#### GIVEN DATA:
++++++

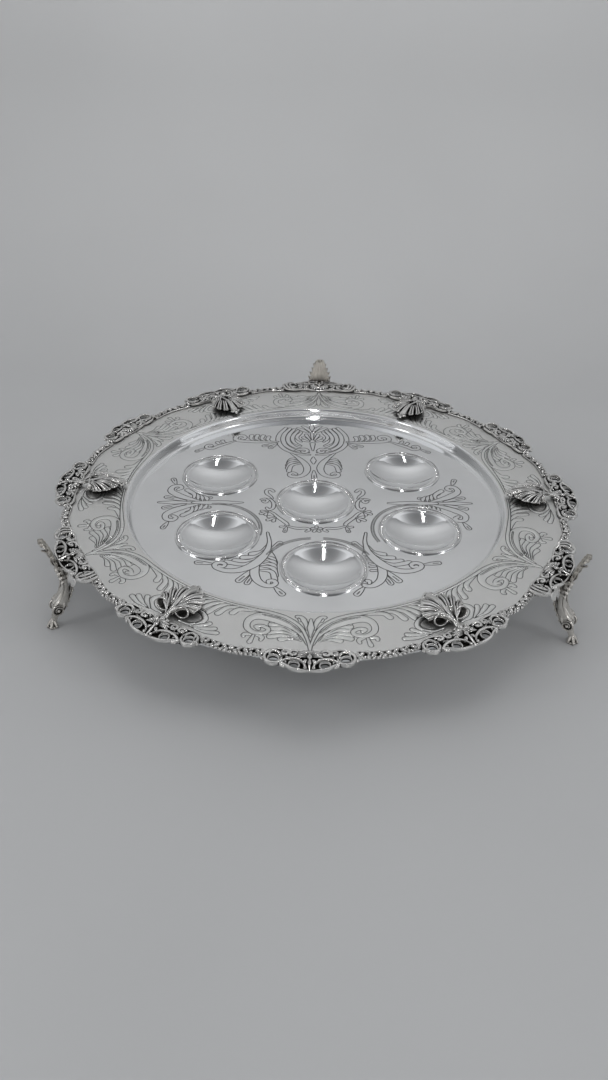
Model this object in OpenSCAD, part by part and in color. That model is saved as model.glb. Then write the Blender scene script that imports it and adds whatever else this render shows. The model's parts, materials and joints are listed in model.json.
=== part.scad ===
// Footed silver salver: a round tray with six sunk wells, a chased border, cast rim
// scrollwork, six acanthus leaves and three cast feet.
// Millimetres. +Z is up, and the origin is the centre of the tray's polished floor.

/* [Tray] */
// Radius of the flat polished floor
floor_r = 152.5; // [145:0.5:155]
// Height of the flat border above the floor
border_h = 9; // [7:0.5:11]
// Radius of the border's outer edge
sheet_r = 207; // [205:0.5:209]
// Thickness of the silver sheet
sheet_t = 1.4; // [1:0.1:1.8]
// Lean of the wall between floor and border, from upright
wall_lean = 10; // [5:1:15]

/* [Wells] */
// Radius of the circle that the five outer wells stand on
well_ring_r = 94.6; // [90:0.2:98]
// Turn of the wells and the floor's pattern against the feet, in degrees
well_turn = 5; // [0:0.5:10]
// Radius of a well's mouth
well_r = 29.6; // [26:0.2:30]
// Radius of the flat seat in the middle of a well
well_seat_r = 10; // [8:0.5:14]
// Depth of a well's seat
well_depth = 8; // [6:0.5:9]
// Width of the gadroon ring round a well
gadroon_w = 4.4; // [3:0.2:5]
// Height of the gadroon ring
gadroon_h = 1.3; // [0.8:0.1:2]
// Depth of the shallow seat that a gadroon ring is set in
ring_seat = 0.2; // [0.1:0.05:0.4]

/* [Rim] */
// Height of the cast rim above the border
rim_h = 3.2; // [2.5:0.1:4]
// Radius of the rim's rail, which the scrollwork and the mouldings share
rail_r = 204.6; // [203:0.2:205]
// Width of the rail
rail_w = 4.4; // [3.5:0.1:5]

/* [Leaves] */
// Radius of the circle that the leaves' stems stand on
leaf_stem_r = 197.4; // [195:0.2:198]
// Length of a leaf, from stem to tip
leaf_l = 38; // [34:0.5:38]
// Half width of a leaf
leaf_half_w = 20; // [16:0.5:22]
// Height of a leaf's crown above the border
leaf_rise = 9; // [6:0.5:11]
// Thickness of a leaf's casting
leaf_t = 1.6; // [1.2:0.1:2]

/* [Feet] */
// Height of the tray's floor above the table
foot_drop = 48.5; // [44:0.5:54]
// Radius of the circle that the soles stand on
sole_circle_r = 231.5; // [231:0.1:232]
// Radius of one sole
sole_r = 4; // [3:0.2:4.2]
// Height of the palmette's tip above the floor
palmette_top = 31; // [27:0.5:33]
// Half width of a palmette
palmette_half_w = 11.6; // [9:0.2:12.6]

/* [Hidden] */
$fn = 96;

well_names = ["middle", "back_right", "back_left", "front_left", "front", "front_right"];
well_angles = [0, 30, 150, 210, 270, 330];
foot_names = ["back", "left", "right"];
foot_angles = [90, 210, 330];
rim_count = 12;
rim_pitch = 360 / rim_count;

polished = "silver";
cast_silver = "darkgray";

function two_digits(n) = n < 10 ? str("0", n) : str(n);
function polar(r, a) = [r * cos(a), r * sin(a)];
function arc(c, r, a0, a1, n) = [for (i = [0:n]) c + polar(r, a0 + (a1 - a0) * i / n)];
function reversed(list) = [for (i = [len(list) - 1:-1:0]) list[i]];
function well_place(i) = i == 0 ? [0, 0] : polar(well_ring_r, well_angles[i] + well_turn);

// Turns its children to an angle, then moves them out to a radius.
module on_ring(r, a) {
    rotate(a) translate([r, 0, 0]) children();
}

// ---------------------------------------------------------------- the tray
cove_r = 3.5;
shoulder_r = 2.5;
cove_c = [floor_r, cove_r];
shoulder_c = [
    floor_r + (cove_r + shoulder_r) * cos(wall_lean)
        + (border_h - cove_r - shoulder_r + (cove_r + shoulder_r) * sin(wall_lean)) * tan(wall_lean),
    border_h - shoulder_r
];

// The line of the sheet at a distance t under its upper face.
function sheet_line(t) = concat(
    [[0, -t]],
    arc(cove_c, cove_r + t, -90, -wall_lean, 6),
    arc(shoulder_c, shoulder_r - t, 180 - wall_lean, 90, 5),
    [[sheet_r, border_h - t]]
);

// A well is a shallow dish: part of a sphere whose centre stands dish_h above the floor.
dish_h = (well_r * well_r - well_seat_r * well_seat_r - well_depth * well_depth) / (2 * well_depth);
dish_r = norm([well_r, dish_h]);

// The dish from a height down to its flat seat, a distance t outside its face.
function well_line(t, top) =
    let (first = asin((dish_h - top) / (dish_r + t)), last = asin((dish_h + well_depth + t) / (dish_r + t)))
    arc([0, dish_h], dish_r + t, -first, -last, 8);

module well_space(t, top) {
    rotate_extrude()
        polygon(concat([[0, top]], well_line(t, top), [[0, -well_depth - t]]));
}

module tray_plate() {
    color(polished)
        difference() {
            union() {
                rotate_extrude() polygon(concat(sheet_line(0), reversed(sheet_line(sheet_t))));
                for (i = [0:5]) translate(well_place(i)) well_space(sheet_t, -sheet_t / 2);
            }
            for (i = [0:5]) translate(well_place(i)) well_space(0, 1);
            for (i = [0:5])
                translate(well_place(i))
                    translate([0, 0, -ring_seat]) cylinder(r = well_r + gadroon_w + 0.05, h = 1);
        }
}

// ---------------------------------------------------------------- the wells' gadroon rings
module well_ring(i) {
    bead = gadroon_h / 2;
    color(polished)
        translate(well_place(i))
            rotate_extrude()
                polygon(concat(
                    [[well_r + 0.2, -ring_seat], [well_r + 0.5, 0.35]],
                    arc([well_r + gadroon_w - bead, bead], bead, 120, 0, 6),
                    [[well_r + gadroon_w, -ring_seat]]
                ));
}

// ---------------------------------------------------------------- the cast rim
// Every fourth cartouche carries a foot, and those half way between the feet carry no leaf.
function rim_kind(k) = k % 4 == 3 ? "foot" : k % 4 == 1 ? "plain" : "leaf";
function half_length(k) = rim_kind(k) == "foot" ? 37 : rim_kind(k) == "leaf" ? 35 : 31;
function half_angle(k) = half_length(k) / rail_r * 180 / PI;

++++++

#### REQUIRED TASK:
Print the whole listing again, exactly.

#### FINISHED EXERCISE:
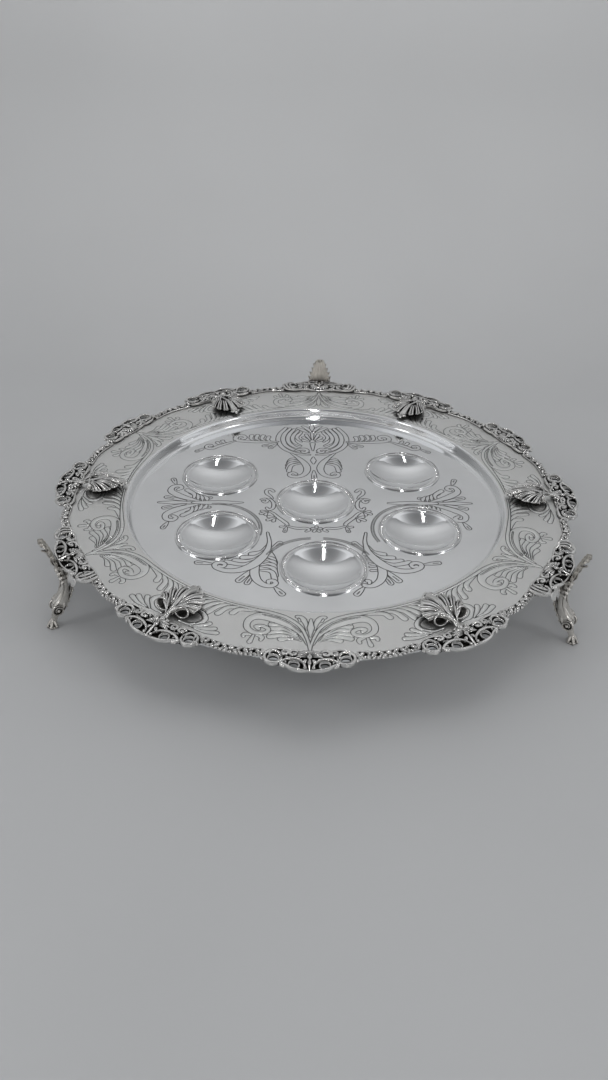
Model this object in OpenSCAD, part by part and in color. That model is saved as model.glb. Then write the Blender scene script that imports it and adds whatever else this render shows. The model's parts, materials and joints are listed in model.json.
=== part.scad ===
// Footed silver salver: a round tray with six sunk wells, a chased border, cast rim
// scrollwork, six acanthus leaves and three cast feet.
// Millimetres. +Z is up, and the origin is the centre of the tray's polished floor.

/* [Tray] */
// Radius of the flat polished floor
floor_r = 152.5; // [145:0.5:155]
// Height of the flat border above the floor
border_h = 9; // [7:0.5:11]
// Radius of the border's outer edge
sheet_r = 207; // [205:0.5:209]
// Thickness of the silver sheet
sheet_t = 1.4; // [1:0.1:1.8]
// Lean of the wall between floor and border, from upright
wall_lean = 10; // [5:1:15]

/* [Wells] */
// Radius of the circle that the five outer wells stand on
well_ring_r = 94.6; // [90:0.2:98]
// Turn of the wells and the floor's pattern against the feet, in degrees
well_turn = 5; // [0:0.5:10]
// Radius of a well's mouth
well_r = 29.6; // [26:0.2:30]
// Radius of the flat seat in the middle of a well
well_seat_r = 10; // [8:0.5:14]
// Depth of a well's seat
well_depth = 8; // [6:0.5:9]
// Width of the gadroon ring round a well
gadroon_w = 4.4; // [3:0.2:5]
// Height of the gadroon ring
gadroon_h = 1.3; // [0.8:0.1:2]
// Depth of the shallow seat that a gadroon ring is set in
ring_seat = 0.2; // [0.1:0.05:0.4]

/* [Rim] */
// Height of the cast rim above the border
rim_h = 3.2; // [2.5:0.1:4]
// Radius of the rim's rail, which the scrollwork and the mouldings share
rail_r = 204.6; // [203:0.2:205]
// Width of the rail
rail_w = 4.4; // [3.5:0.1:5]

/* [Leaves] */
// Radius of the circle that the leaves' stems stand on
leaf_stem_r = 197.4; // [195:0.2:198]
// Length of a leaf, from stem to tip
leaf_l = 38; // [34:0.5:38]
// Half width of a leaf
leaf_half_w = 20; // [16:0.5:22]
// Height of a leaf's crown above the border
leaf_rise = 9; // [6:0.5:11]
// Thickness of a leaf's casting
leaf_t = 1.6; // [1.2:0.1:2]

/* [Feet] */
// Height of the tray's floor above the table
foot_drop = 48.5; // [44:0.5:54]
// Radius of the circle that the soles stand on
sole_circle_r = 231.5; // [231:0.1:232]
// Radius of one sole
sole_r = 4; // [3:0.2:4.2]
// Height of the palmette's tip above the floor
palmette_top = 31; // [27:0.5:33]
// Half width of a palmette
palmette_half_w = 11.6; // [9:0.2:12.6]

/* [Hidden] */
$fn = 96;

well_names = ["middle", "back_right", "back_left", "front_left", "front", "front_right"];
well_angles = [0, 30, 150, 210, 270, 330];
foot_names = ["back", "left", "right"];
foot_angles = [90, 210, 330];
rim_count = 12;
rim_pitch = 360 / rim_count;

polished = "silver";
cast_silver = "darkgray";

function two_digits(n) = n < 10 ? str("0", n) : str(n);
function polar(r, a) = [r * cos(a), r * sin(a)];
function arc(c, r, a0, a1, n) = [for (i = [0:n]) c + polar(r, a0 + (a1 - a0) * i / n)];
function reversed(list) = [for (i = [len(list) - 1:-1:0]) list[i]];
function well_place(i) = i == 0 ? [0, 0] : polar(well_ring_r, well_angles[i] + well_turn);

// Turns its children to an angle, then moves them out to a radius.
module on_ring(r, a) {
    rotate(a) translate([r, 0, 0]) children();
}

// ---------------------------------------------------------------- the tray
cove_r = 3.5;
shoulder_r = 2.5;
cove_c = [floor_r, cove_r];
shoulder_c = [
    floor_r + (cove_r + shoulder_r) * cos(wall_lean)
        + (border_h - cove_r - shoulder_r + (cove_r + shoulder_r) * sin(wall_lean)) * tan(wall_lean),
    border_h - shoulder_r
];

// The line of the sheet at a distance t under its upper face.
function sheet_line(t) = concat(
    [[0, -t]],
    arc(cove_c, cove_r + t, -90, -wall_lean, 6),
    arc(shoulder_c, shoulder_r - t, 180 - wall_lean, 90, 5),
    [[sheet_r, border_h - t]]
);

// A well is a shallow dish: part of a sphere whose centre stands dish_h above the floor.
dish_h = (well_r * well_r - well_seat_r * well_seat_r - well_depth * well_depth) / (2 * well_depth);
dish_r = norm([well_r, dish_h]);

// The dish from a height down to its flat seat, a distance t outside its face.
function well_line(t, top) =
    let (first = asin((dish_h - top) / (dish_r + t)), last = asin((dish_h + well_depth + t) / (dish_r + t)))
    arc([0, dish_h], dish_r + t, -first, -last, 8);

module well_space(t, top) {
    rotate_extrude()
        polygon(concat([[0, top]], well_line(t, top), [[0, -well_depth - t]]));
}

module tray_plate() {
    color(polished)
        difference() {
            union() {
                rotate_extrude() polygon(concat(sheet_line(0), reversed(sheet_line(sheet_t))));
                for (i = [0:5]) translate(well_place(i)) well_space(sheet_t, -sheet_t / 2);
            }
            for (i = [0:5]) translate(well_place(i)) well_space(0, 1);
            for (i = [0:5])
                translate(well_place(i))
                    translate([0, 0, -ring_seat]) cylinder(r = well_r + gadroon_w + 0.05, h = 1);
        }
}

// ---------------------------------------------------------------- the wells' gadroon rings
module well_ring(i) {
    bead = gadroon_h / 2;
    color(polished)
        translate(well_place(i))
            rotate_extrude()
                polygon(concat(
                    [[well_r + 0.2, -ring_seat], [well_r + 0.5, 0.35]],
                    arc([well_r + gadroon_w - bead, bead], bead, 120, 0, 6),
                    [[well_r + gadroon_w, -ring_seat]]
                ));
}

// ---------------------------------------------------------------- the cast rim
// Every fourth cartouche carries a foot, and those half way between the feet carry no leaf.
function rim_kind(k) = k % 4 == 3 ? "foot" : k % 4 == 1 ? "plain" : "leaf";
function half_length(k) = rim_kind(k) == "foot" ? 37 : rim_kind(k) == "leaf" ? 35 : 31;
function half_angle(k) = half_length(k) / rail_r * 180 / PI;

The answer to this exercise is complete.